Crossing the Tracks by Barbara Stuber is historical fiction set rural Missouri in the heyday of the model T. As her father is set to re-marry, Iris is hired out to work as a housekeeper to a country doctor and his aged mother. Iris is understandably furious and sullen about the whole thing, knowing full well that she is qualified to run one of her father's shoe stores instead. But he wants her out of sight and out of mind so that he can move on with his life with no reminders of his first wife.
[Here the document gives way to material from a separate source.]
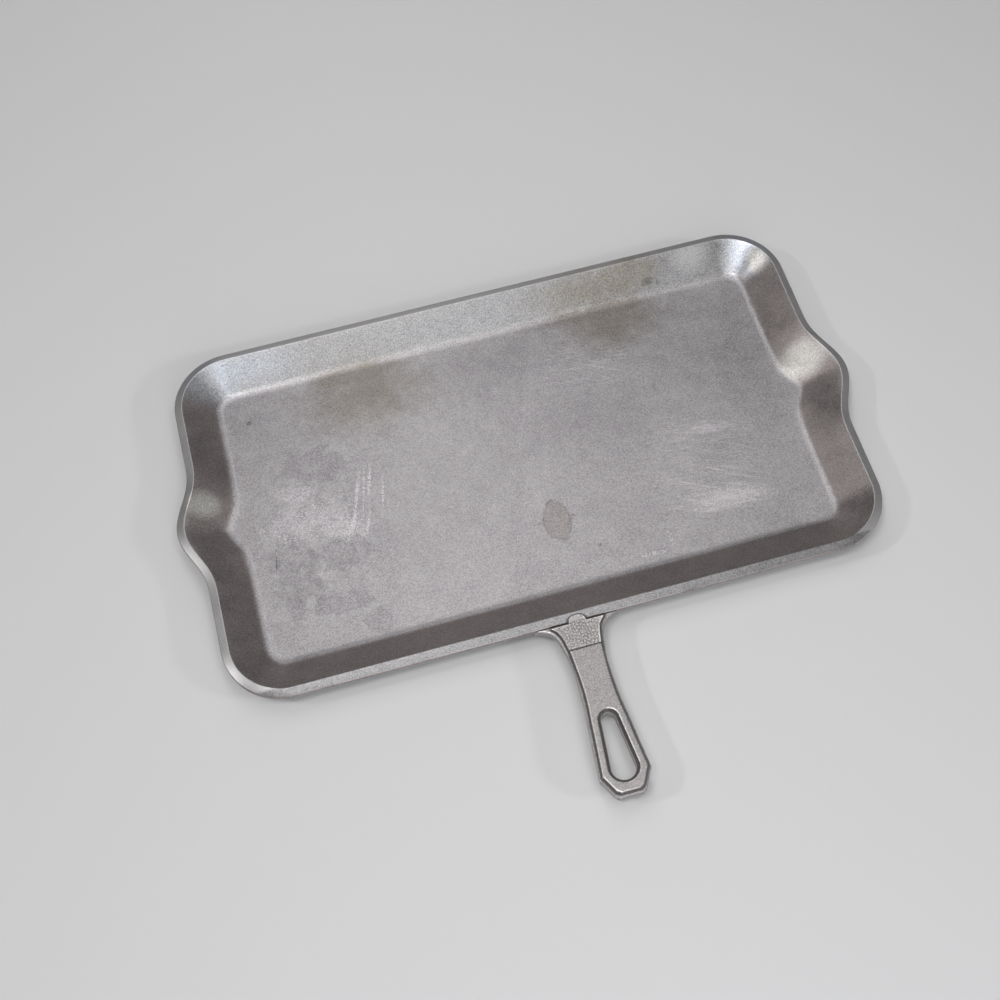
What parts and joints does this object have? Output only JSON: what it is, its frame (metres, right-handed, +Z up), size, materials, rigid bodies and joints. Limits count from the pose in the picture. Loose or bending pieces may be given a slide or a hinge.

Iris's first encounter with her new employer is a dark and dusty house. She begins to imagine the worse — a near corpse of a woman trapped in her living room. Instead as soon as she's instructed to open the curtains, she meets a feisty, independently minded woman, who though clearly old, isn't frail or near death.

Crossing the Tracks settles into a tale of family is the people you chose, not the ones you're born to. The old woman teaches her how to manage a house and a farm. The doctor teaches her how to drive.

The tale of Iris's growth into a self reliant person is spun in threads taken from the Persephone myth as well as road not taken road narrative. At Iris feels trapped in a far away, dusty, near-dead place that she doesn't know and doesn't want to know. As time passes, she grows to love her employers as a family she has been denied at home.

On the road narrative spectrum it progresses through:

Act I Act II Act III
     
family, home, railroad orphan, rural, railroad privileged, home, railroad

I read the book as part of my road narrative project and I will probably need to re-read it more closely. My initial live blog of favorite quotes is on Tumblr.

Her second novel is Girl in Reverse (2014).